Of course, the book addresses some forms of older technology. One key metaphor of the book is print culture and the result of print culture. Later on, the book talks about the telegraph, which Hipps calls the Victorian internet.

But Hipps never really gets around to discussing current technology with the wisdom of an insider. The book just doesn’t have enough street credibility to be taken seriously. (Shane himself seems to have credibility with some very respectable folks like Andy Crouch and Rob Bell, so I think the book lacks credibility, not Shane.) Still, I was expecting to read about social media, blogs, twitter, social networks like Facebook, and other innovative approaches to information like open source and wikis. In the few instances where the book addresses any of these current technologies and our current struggles with them, it does so through anecdotes. I appreciate the power of a good anecdote to give context to abstract statistics, but this book relies on anecdotes alone.

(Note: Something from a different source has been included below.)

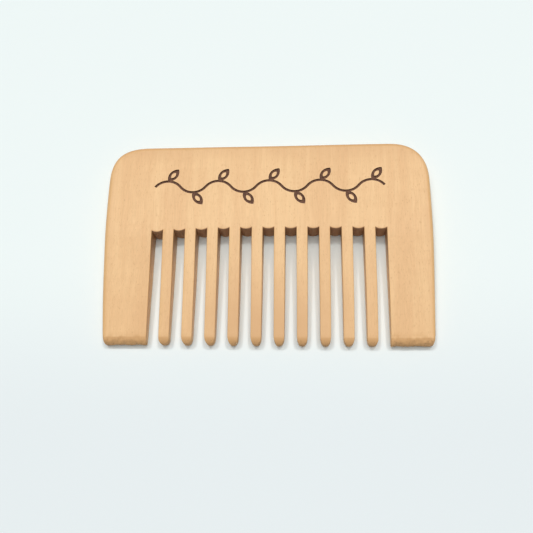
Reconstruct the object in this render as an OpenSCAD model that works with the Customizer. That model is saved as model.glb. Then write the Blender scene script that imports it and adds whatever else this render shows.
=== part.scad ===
// Wide-tooth beard comb, sawn and ground from one flat board of pale fruitwood.
// Frame: X runs across the teeth, Y from the tooth tips towards the back of the
// comb, Z up. The comb lies flat, with the centre of its box on the origin in
// X and Y and its lower face on Z = 0.
// The board is one piece of wood: the nodes are its named regions, which meet
// face to face on the plane where the slots end.

/* [Board] */
// Width of the comb where it is widest
comb_w = 100; // [90:1:140]
// Height of the solid back, from the slot ends to the upper edge
back_h = 28.5; // [25:0.5:60]
// Thickness of the board
board_t = 6.8; // [5:0.1:10]
// How much narrower each side is at the feet than where it is widest
side_taper = 1.4; // [0.5:0.1:4]
// Distance of the widest place above the slot ends
widest_above_slots = 10; // [0:0.5:15]
// Width of each rounded shoulder, along X
shoulder_w = 11.5; // [6:0.5:16]
// Height of each rounded shoulder, along Y
shoulder_h = 11; // [5:0.5:12]
// Radius that eases the outer edges of the board
edge_r = 1.3; // [0.5:0.1:2.4]
// Radius of the outer corners at the feet of the end guards
foot_outer_r = 1.6; // [0.5:0.1:3]
// Radius of the inner corners at the feet of the end guards
foot_inner_r = 0.7; // [0.3:0.1:2]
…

For example, a young woman is offended when her friend posts baby pictures on Facebook. A page later, Hipps concludes that

anonymous intimacy has a strange effect. It provides just enough connection to keep us from pursuing real intimacy. In a virtual community, our contacts involve very little real risk and demand even less of us personally. Vulnerability is optional. A community that promises freedom from rejection and makes authentic emotional investment optional can be extremely appealing, remarkably efficient, and a lot more convenient.

Now. Those are some interesting ideas, but the book doesn’t really explore them. I wish it did.

My biggest criticism of the book is its size. It is thin. It’s evidence is often philosophical or anecdotal. I really expected an analysis of the sociological and marketing research that so many folks have been doing on new technologies and new media. But we’re left with philosophies, stories–and what often feel like hasty generalizations and unearned conclusions.

Three Things I Loved

I’m not saying Flickering Pixels is a horrible book. There are moments that truly spoke to me. For example, Shane says,

Writing gives people the luxury to act without reacting. It separates the knower from the known, thereby allowing us to stand outside our thoughts and feelings and observe them apart from ourselves in time and space.

I like those ideas. Even if they don’t have much to do with the book’s promise, that’s some stuff worth chewing on.

Then, twice in the book, Hipps refers to his crisis of faith: “I had all the answers to the questions no one was asking.” That feeling of helplessness really resonated with me. So often Christians just aren’t invested in the world enough to know how to talk to people. We can be isolationists and separatists, living on the other side of stained glass windows. We have forgotten how to “be in the world but not of it.”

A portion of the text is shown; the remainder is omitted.